> **Excerpted data**
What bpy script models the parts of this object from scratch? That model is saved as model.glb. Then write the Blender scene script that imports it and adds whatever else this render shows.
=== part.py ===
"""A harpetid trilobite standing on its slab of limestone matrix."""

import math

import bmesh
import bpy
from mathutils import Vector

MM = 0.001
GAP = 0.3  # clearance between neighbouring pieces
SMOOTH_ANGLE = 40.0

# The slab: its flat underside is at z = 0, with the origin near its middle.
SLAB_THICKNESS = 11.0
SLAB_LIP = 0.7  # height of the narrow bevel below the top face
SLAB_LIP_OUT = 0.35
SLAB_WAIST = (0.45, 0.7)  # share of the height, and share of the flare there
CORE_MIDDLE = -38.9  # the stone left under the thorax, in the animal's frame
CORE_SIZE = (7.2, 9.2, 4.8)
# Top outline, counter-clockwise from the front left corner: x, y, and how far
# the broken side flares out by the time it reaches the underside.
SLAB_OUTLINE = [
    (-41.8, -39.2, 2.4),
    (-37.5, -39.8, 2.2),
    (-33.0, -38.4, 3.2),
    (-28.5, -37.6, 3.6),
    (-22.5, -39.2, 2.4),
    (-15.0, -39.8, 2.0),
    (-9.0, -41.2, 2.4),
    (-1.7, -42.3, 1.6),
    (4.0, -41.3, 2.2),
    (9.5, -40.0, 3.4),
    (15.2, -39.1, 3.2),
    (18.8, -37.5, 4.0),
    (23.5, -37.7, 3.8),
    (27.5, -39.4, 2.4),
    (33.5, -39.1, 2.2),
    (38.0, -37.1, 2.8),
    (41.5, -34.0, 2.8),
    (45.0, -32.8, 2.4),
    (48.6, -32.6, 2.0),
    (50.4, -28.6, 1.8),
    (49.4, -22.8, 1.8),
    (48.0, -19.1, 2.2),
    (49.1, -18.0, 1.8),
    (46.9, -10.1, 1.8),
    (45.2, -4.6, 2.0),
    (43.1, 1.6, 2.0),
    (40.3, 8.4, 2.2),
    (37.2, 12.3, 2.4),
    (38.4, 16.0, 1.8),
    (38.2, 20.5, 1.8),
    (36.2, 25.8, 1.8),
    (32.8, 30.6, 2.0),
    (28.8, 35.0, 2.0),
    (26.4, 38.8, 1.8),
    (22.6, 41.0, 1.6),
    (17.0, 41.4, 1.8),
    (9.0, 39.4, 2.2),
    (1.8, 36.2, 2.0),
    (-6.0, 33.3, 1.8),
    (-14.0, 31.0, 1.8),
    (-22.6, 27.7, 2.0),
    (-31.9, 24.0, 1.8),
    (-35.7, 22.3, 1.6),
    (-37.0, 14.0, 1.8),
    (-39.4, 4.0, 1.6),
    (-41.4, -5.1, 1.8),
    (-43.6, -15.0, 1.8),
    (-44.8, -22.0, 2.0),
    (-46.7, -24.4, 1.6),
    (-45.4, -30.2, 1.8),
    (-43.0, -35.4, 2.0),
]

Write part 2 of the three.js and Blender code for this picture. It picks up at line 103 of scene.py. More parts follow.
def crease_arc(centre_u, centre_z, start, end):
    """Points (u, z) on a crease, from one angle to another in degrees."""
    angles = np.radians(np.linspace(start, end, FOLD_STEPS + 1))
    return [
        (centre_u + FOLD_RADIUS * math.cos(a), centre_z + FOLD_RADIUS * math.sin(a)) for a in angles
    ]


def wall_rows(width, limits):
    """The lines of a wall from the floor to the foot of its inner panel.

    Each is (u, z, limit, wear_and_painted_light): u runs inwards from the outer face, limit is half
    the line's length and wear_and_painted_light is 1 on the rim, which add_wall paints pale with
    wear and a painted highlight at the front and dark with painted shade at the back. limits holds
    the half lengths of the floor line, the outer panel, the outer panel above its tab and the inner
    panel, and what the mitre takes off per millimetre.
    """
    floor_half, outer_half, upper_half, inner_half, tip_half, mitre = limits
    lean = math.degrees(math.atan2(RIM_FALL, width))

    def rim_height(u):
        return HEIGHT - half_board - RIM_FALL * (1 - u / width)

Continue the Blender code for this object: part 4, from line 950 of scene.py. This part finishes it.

> **What you are asked to do**
Copy all of the material word for word.

> **Exercise result**
What bpy script models the parts of this object from scratch? That model is saved as model.glb. Then write the Blender scene script that imports it and adds whatever else this render shows.
=== part.py ===
"""A harpetid trilobite standing on its slab of limestone matrix."""

import math

import bmesh
import bpy
from mathutils import Vector

MM = 0.001
GAP = 0.3  # clearance between neighbouring pieces
SMOOTH_ANGLE = 40.0

# The slab: its flat underside is at z = 0, with the origin near its middle.
SLAB_THICKNESS = 11.0
SLAB_LIP = 0.7  # height of the narrow bevel below the top face
SLAB_LIP_OUT = 0.35
SLAB_WAIST = (0.45, 0.7)  # share of the height, and share of the flare there
CORE_MIDDLE = -38.9  # the stone left under the thorax, in the animal's frame
CORE_SIZE = (7.2, 9.2, 4.8)
# Top outline, counter-clockwise from the front left corner: x, y, and how far
# the broken side flares out by the time it reaches the underside.
SLAB_OUTLINE = [
    (-41.8, -39.2, 2.4),
    (-37.5, -39.8, 2.2),
    (-33.0, -38.4, 3.2),
    (-28.5, -37.6, 3.6),
    (-22.5, -39.2, 2.4),
    (-15.0, -39.8, 2.0),
    (-9.0, -41.2, 2.4),
    (-1.7, -42.3, 1.6),
    (4.0, -41.3, 2.2),
    (9.5, -40.0, 3.4),
    (15.2, -39.1, 3.2),
    (18.8, -37.5, 4.0),
    (23.5, -37.7, 3.8),
    (27.5, -39.4, 2.4),
    (33.5, -39.1, 2.2),
    (38.0, -37.1, 2.8),
    (41.5, -34.0, 2.8),
    (45.0, -32.8, 2.4),
    (48.6, -32.6, 2.0),
    (50.4, -28.6, 1.8),
    (49.4, -22.8, 1.8),
    (48.0, -19.1, 2.2),
    (49.1, -18.0, 1.8),
    (46.9, -10.1, 1.8),
    (45.2, -4.6, 2.0),
    (43.1, 1.6, 2.0),
    (40.3, 8.4, 2.2),
    (37.2, 12.3, 2.4),
    (38.4, 16.0, 1.8),
    (38.2, 20.5, 1.8),
    (36.2, 25.8, 1.8),
    (32.8, 30.6, 2.0),
    (28.8, 35.0, 2.0),
    (26.4, 38.8, 1.8),
    (22.6, 41.0, 1.6),
    (17.0, 41.4, 1.8),
    (9.0, 39.4, 2.2),
    (1.8, 36.2, 2.0),
    (-6.0, 33.3, 1.8),
    (-14.0, 31.0, 1.8),
    (-22.6, 27.7, 2.0),
    (-31.9, 24.0, 1.8),
    (-35.7, 22.3, 1.6),
    (-37.0, 14.0, 1.8),
    (-39.4, 4.0, 1.6),
    (-41.4, -5.1, 1.8),
    (-43.6, -15.0, 1.8),
    (-44.8, -22.0, 2.0),
    (-46.7, -24.4, 1.6),
    (-45.4, -30.2, 1.8),
    (-43.0, -35.4, 2.0),
]

Write part 2 of the three.js and Blender code for this picture. It picks up at line 103 of scene.py. More parts follow.
def crease_arc(centre_u, centre_z, start, end):
    """Points (u, z) on a crease, from one angle to another in degrees."""
    angles = np.radians(np.linspace(start, end, FOLD_STEPS + 1))
    return [
        (centre_u + FOLD_RADIUS * math.cos(a), centre_z + FOLD_RADIUS * math.sin(a)) for a in angles
    ]


def wall_rows(width, limits):
    """The lines of a wall from the floor to the foot of its inner panel.

    Each is (u, z, limit, wear_and_painted_light): u runs inwards from the outer face, limit is half
    the line's length and wear_and_painted_light is 1 on the rim, which add_wall paints pale with
    wear and a painted highlight at the front and dark with painted shade at the back. limits holds
    the half lengths of the floor line, the outer panel, the outer panel above its tab and the inner
    panel, and what the mitre takes off per millimetre.
    """
    floor_half, outer_half, upper_half, inner_half, tip_half, mitre = limits
    lean = math.degrees(math.atan2(RIM_FALL, width))

    def rim_height(u):
        return HEIGHT - half_board - RIM_FALL * (1 - u / width)

Continue the Blender code for this object: part 4, from line 950 of scene.py. This part finishes it.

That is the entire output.